HOUSE SELLERS looking to benefit from a property price hike on Teesside are likely to be disappointed.

Local agents said today that the surprise 5.9% rise in property prices revealed by the UK’s biggest building society Nationwide were not reflected locally - and recent concerns over the fate Corus’ Teesside Cast Products’ plant at Redcar had dented an already fragile recovery.

The turnaround in property values recorded by Nationwide follows a 15.9% price plunge across the country in 2008.

While Teesside had not suffered the worst of the crash, TS-postcodes had taken a battering, but were not looking to have bottomed out.

More bank lending would help get the market back on its feet in 2010, agents said.

Ian McClelland, senior partner at Thirlwells, said: “House prices on Teesside have almost reached a plateau. We are definitely seeing a recovery.

“Consumer confidence is returning, there’s more of a feelgood factor but I don’t believe we will see this kind of price increase here before 2012.

“The news about Corus had an impact straightaway. We had people pull out of sales as soon as they heard.

“Yet we don’t want to see massive increases in prices, otherwise we would be back to square one. A rise in line with inflation would be fantastic, and once the UK banks start making it easier to borrow we will see an upturn.

“It’s still very much a buyer’s market, the problem is that supply outweighs demand many times over, and it’s mainly in the South-east.”
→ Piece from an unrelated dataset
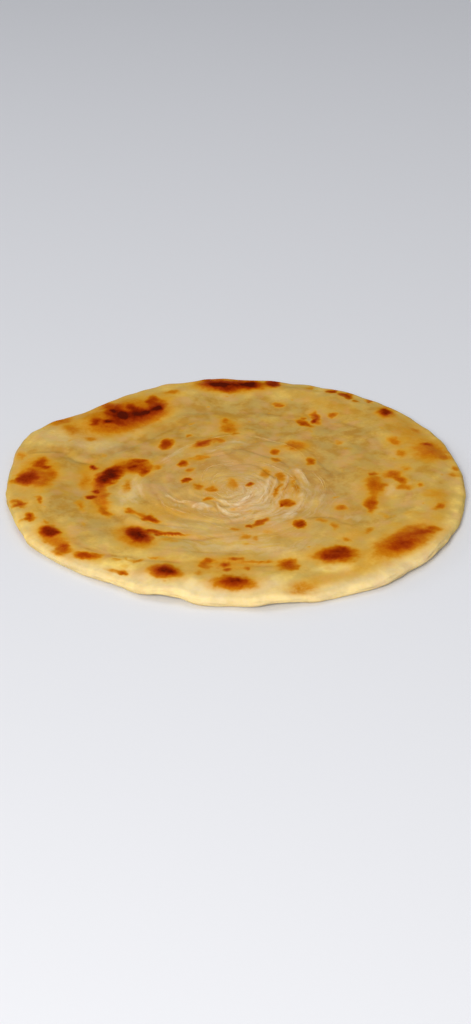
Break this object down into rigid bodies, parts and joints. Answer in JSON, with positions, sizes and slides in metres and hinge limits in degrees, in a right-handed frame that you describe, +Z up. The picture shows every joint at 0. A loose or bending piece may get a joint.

Simon Brown, operations director at Browns Estate Agency, said: “We have definitely not seen a price rise on Teesside. Once you take London out of the equation, most places in the UK have suffered.

“But we have had the majority of the decline now. Over the last two years we’ve seen quite a decrease, but prices have begun to stabilise in most sectors.

“We anticipate a more stable market for 2010, a slight improvement, hopefully with banks increasing their spending a little bit. We’d like to see the banks lending more money and first-time buyers getting a mortgage that doesn’t require a 15% deposit - that would get the market moving quite a bit.”